International Protection (SCIP), 26 August 1981
1. During the past few years, a number of problems have arisen with regard to persons who have left their country of origin by sea in order to seek asylum. In many instances, such asylum-seekers have found themselves in distress due to their unseaworthy boats and have needed to be rescued by passing vessels.
2. The problem of rescue at sea in relation to asylum-seekers was raised at previous sessions of the Executive Committee at which the duty to rescue was stressed.1 At the Committee's thirty-first session, the representative of certain major maritime States considered that the view of certain developments, the issue of rescue at sea of asylum-seekers should be the subject of further consideration. It is in response to this suggestion that the present Note has been prepared.

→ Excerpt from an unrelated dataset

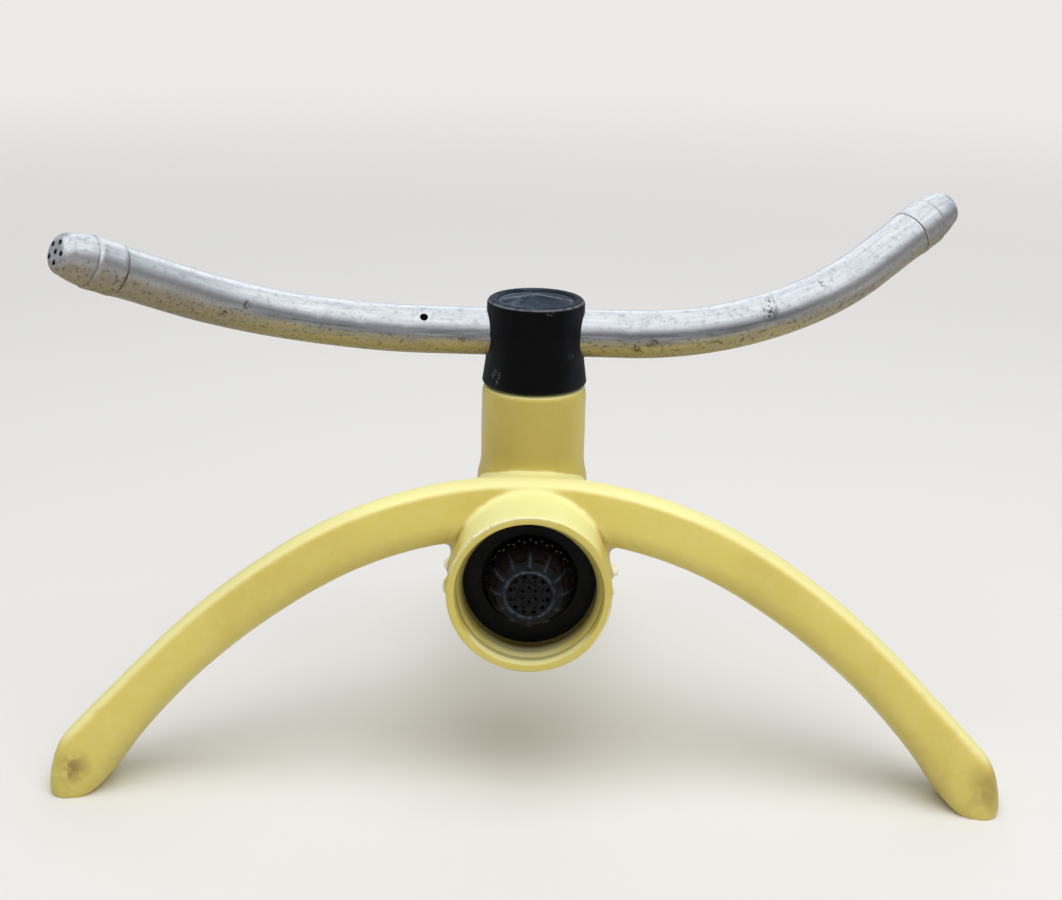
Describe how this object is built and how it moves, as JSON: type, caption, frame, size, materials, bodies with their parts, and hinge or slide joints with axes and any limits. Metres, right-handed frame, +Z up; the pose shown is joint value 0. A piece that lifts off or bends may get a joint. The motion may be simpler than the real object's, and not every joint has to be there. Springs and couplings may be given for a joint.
{
  "type": "garden sprinkler",
  "caption": "Rotary garden sprinkler: bent tube arms with perforated end caps spin on a moulded plastic base whose front socket takes a hose.",
  "frame": {"origin": "middle of the footprint, on the ground", "axes": "+Z up along the rotor's axis, -Y out of the hose socket, +X to the right as seen from the socket"},
  "size_m": [0.174, 0.1147, 0.1033],
  "materials": {
    "yellow_plastic": "moulded, lightly scuffed, half gloss",
    "black_rubber": "matt moulded rubber",
    "dark_strainer_plastic": "moulded, dull, with lime dust",
    "white_nylon": "turned nylon",
    "brass": "turned brass",
    "red_gasket": "punched fibre gasket",
    "black_plastic": "moulded, matt, dusty",
    "tube_aluminium": "drawn tube, brushed lengthwise, weathered",
    "cap_aluminium": "pressed cap, weathered"
  },
  "bodies": {
    "base": {"base_body": "yellow_plastic", "inlet_washer": "black_rubber", "inlet_strainer": "dark_strainer_plastic", "lower_thrust_washer": "white_nylon", "thrust_seal": "black_rubber", "upper_thrust_washer": "white_nylon", "bearing_bush": "brass", "bush_o_ring": "black_rubber", "wear_washer": "white_nylon"},
    "rotor": {"stem_gasket": "red_gasket", "rotor_stem": "brass", "rotor_hub": "black_plastic", "hub_top_cap": "black_plastic", "left_arm_tube": "tube_aluminium", "right_arm_tube": "tube_aluminium", "left_end_cap": "cap_aluminium", "right_end_cap": "cap_aluminium"}
  },
  "joints": [
    {"name": "rotor_spin", "type": "hinge", "parent": "base", "child": "rotor", "pos_m": [0, -0.02215, 0.071], "axis": [0, 0, 1], "continuous": true}
  ]
}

I. Description of the problem
3. For the past five years the Executive Committee has concerned itself with the large-scale influx of asylum from Indo-China taking to sea in overcrowded and unseaworthy vessels (popularly referred to as "boat people"). Many of these asylum-seekers were able to arrive at their destination without any assistance; others, having got into distress, were rescued by passing naval or commercial vessels; others again were the victims of pirate attacks, and yet others perished at sea. As regards those rescued, in 1979, some 8,600 boat people were picked up by 128 ships; in 1980 some 14,560 were picked up by 219 ships flying the flag of 26 nations.2
4. While the problem of the boat people is South-East Asia are numerically the most important and therefore have attracted the greatest amount of public interest, similar situations have also arisen in other Areas. The general observations made in the following paragraphs are considered equally applicable in such situations whenever they may occur.
5. When the problems of asylum-seekers rescued at sea first arose in South-East Asia, such asylum-seekers could normally be disembarked at the next convenient port of call. After a certain time, "receiving States" in the area felt unable to accommodate the growing numbers of asylum-seekers and some more refused the disembarkation of rescued asylum-seekers or permitted it only after protracted negotiations. Others again allowed the resettlement of the rescued asylum-seekers. They felt it was necessary for some of these guarantees to go into consideration detail and to contain strict time limits.
6. The restrictive attitude this adopted by various coastal States added to the difficulties which normally arise in the case of rescue at sea, e.g., cost of care and maintenance of rescued asylum-seekers while on board. Refusal of disembarkation of asylum-seekers might result in considerable expense or loss of profit for ship's owners due to the need to find an alternative port at which rescued asylum-seekers could be disembarked. Such expense or loss of profit could also result from delays in obtaining resettlement guarantees as a condition for disembarkation.
7. The above-mentioned difficulties which might result from the rescue of asylum-seekers in South-East Asia might, it was feared, discourage ship's masters from undertaking rescue operations. Incidents began to be reported of refugee boats in distress being ignored by passing ships. Survivors interviewed at one port of call (Singapore) in September and October 1979 reported that 80 to 90 per cent of the ships encountered had ignored the asylum-seekers distress signals.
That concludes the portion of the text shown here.